| Records |
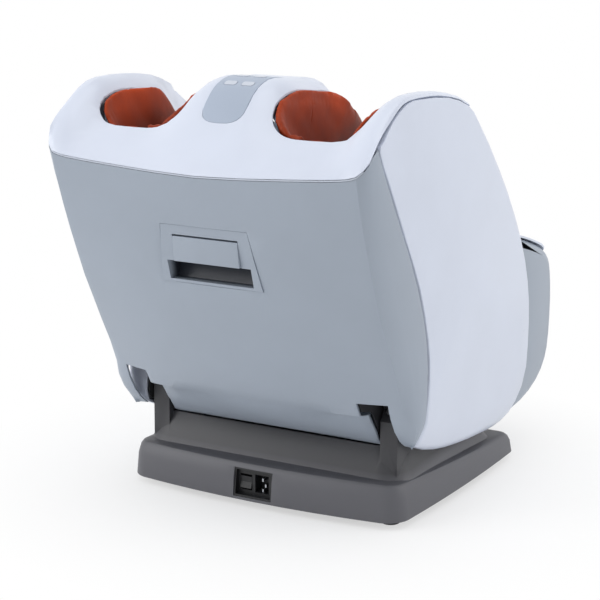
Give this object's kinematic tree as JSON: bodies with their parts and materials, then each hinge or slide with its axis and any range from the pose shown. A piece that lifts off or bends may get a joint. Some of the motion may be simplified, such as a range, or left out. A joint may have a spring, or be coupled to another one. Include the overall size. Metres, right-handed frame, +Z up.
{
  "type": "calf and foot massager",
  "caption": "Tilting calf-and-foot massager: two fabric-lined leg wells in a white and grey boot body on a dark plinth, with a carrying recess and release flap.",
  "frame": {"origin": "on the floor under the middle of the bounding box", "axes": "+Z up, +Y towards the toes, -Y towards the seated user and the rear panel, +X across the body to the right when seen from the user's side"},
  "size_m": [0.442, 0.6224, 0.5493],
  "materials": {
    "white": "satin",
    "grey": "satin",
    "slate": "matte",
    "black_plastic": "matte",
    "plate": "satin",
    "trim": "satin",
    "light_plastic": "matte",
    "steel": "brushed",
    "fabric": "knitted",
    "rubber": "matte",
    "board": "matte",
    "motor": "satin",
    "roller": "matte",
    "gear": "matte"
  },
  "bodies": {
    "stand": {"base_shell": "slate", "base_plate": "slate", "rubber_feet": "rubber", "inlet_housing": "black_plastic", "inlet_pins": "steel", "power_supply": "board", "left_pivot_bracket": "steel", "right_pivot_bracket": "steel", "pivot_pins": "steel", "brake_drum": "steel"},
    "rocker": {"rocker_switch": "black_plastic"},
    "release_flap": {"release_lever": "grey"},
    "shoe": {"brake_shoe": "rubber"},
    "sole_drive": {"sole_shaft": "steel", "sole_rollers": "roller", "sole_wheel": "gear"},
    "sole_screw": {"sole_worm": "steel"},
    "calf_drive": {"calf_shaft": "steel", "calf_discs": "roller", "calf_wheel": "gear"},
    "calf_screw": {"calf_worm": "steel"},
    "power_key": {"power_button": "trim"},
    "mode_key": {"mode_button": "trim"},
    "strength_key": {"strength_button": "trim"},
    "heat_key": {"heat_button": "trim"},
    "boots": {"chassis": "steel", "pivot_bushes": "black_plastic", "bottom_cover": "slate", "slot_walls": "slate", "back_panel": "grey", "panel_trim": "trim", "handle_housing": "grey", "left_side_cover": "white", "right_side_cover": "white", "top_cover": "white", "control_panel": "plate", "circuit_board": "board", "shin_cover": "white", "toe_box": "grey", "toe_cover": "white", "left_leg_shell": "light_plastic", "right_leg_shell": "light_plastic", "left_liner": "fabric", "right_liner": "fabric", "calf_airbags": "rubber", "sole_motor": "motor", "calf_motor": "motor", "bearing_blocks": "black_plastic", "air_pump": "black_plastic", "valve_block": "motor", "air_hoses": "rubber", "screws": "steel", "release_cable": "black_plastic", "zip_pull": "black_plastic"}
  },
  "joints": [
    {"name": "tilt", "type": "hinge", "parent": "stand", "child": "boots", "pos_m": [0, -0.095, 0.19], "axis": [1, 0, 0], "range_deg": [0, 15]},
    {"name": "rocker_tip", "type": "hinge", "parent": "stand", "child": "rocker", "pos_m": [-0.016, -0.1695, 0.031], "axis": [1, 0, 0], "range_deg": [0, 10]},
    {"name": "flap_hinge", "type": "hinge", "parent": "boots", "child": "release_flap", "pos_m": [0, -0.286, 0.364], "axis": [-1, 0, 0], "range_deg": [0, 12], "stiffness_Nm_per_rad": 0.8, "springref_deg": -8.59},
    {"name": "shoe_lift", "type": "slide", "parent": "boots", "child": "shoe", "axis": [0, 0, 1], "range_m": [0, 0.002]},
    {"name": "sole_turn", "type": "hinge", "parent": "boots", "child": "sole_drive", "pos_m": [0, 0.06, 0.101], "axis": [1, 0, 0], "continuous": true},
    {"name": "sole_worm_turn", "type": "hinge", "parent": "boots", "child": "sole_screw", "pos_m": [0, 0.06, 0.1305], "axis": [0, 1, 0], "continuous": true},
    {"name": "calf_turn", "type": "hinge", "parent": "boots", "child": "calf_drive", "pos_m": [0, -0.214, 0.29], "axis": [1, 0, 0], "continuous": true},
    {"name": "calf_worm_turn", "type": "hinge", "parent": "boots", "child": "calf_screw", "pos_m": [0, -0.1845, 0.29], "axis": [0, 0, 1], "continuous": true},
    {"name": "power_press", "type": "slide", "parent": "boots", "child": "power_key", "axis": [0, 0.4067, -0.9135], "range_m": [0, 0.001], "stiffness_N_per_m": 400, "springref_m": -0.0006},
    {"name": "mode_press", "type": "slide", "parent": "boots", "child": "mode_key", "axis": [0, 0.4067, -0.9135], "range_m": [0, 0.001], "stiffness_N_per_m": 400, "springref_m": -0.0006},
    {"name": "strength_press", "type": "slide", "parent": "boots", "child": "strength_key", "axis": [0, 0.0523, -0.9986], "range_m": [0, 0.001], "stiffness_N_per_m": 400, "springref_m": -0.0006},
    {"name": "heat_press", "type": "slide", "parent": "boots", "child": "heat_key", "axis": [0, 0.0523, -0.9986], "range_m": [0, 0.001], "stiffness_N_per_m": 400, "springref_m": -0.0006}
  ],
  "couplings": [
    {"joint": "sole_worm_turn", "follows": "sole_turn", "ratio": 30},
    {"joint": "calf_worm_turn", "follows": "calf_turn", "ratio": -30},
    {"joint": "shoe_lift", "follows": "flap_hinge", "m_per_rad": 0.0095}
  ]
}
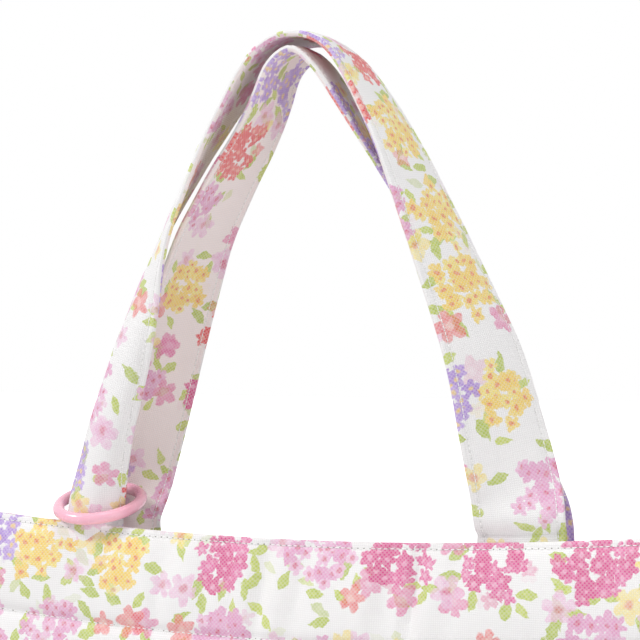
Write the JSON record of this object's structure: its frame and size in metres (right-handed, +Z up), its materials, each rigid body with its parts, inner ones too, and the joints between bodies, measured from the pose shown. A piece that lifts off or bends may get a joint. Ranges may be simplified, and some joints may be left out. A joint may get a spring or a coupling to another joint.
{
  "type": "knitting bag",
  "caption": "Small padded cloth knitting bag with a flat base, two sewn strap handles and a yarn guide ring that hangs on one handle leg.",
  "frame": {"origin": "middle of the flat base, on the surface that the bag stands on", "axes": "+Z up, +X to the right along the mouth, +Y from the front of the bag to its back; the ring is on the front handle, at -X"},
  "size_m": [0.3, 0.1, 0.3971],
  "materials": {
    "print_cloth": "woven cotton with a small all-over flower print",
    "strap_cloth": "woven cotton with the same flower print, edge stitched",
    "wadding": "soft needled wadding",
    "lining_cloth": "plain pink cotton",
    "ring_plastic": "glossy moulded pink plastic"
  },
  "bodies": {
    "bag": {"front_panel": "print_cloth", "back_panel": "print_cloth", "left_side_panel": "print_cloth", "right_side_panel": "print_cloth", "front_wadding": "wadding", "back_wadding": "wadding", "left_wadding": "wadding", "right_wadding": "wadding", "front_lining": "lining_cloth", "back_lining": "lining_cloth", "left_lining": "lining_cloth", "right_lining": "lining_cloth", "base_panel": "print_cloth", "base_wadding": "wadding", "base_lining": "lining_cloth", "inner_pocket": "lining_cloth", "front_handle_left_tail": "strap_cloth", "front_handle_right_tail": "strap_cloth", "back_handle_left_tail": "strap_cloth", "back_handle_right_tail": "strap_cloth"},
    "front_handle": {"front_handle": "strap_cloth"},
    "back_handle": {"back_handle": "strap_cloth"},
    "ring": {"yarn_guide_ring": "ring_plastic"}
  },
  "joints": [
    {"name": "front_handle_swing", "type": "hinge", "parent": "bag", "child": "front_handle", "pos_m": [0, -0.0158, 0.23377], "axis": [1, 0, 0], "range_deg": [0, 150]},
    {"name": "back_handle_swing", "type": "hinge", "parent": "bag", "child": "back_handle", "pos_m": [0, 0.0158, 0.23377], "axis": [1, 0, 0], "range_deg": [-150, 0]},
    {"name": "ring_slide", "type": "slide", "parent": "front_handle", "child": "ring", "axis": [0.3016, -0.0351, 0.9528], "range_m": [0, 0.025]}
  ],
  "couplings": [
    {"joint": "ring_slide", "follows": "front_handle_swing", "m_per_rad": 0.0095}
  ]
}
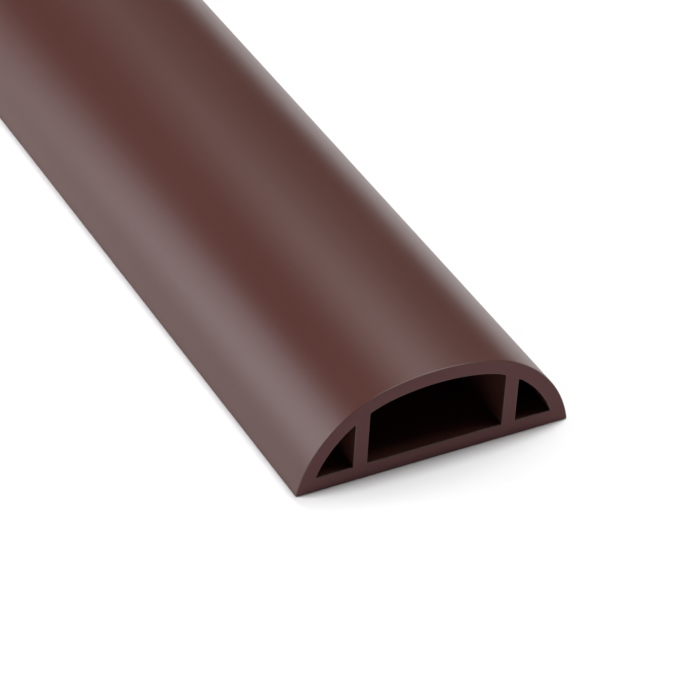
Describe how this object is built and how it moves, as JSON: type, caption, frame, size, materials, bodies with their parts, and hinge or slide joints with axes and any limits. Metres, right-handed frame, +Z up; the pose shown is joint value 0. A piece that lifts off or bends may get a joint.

| Given instruction |
Report all lines of the material that contain the word "caption".

| Solution to this exercise |
  "caption": "Tilting calf-and-foot massager: two fabric-lined leg wells in a white and grey boot body on a dark plinth, with a carrying recess and release flap.",
  "caption": "Small padded cloth knitting bag with a flat base, two sewn strap handles and a yarn guide ring that hangs on one handle leg.",
Describe how this object is built and how it moves, as JSON: type, caption, frame, size, materials, bodies with their parts, and hinge or slide joints with axes and any limits. Metres, right-handed frame, +Z up; the pose shown is joint value 0. A piece that lifts off or bends may get a joint.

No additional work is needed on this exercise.